Each week, an array of exciting new Samsung rumors surfaces. Even if speculation about future component upgrades or rumors about devices that may or may not actually materialize don’t normally hold your attention, it’s hard not to be curious about what one of the biggest tech companies in the world is planning for its next phones, wearable devices, and apps. Read on for this week’s most interesting reports about Samsung’s plans and future products, from what’s going on with its upcoming smartphones to the technology that could power all sorts of new devices in the future.
1. You probably won’t be able to get the Galaxy Note 7 with 6GB of RAM
Chris Mills reports for BGR that it looks like Samsung actually isn’t going to produce the high-performance Galaxy Note 7 model that the internet was briefly salivating over. The 6GB version had been spotted in the regulatory documentation that Samsung filed with the Chinese government, but everyone later realized that a version with 6GB of RAM would have an extremely high price tag (rumored to be around $900).
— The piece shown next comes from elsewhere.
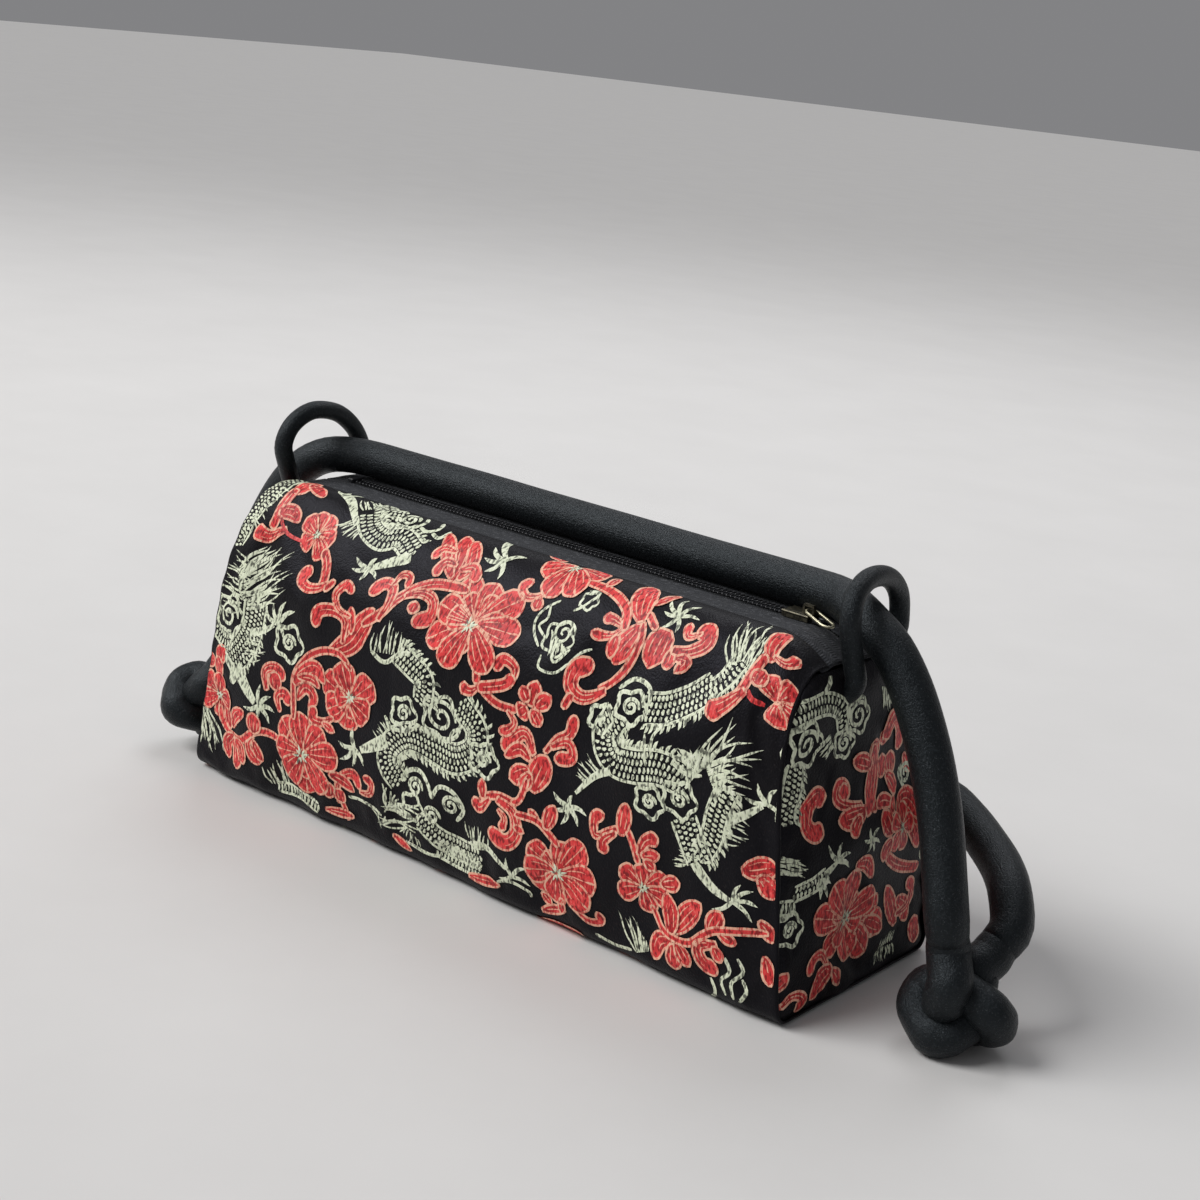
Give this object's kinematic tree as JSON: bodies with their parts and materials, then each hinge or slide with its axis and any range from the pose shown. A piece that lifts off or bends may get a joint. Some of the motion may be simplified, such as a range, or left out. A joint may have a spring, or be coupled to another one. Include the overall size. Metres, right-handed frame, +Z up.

And Samsung gave a statement saying that “the decision to launch a 6GB/128GB version variant of the Galaxy Note 7 is under review. For now, the only variant of the Galaxy Note 7 that will be available is the 4GB/64GB variant announced on August 2.”
Mills notes that increasing the device’s specifications would make it more competitive in China, “where buying decisions are often made by comparing phones on paper.” He adds, “Just like the megapixel wars of yore, high-end Android phones are stuck in a RAM battle right now. With most handsets using the same (or extremely similar) processor, it’s all that’s really left to determine which phone is the ‘fastest.'” But even if the 6GB model is released in China, it’s unlikely to make its way to North America.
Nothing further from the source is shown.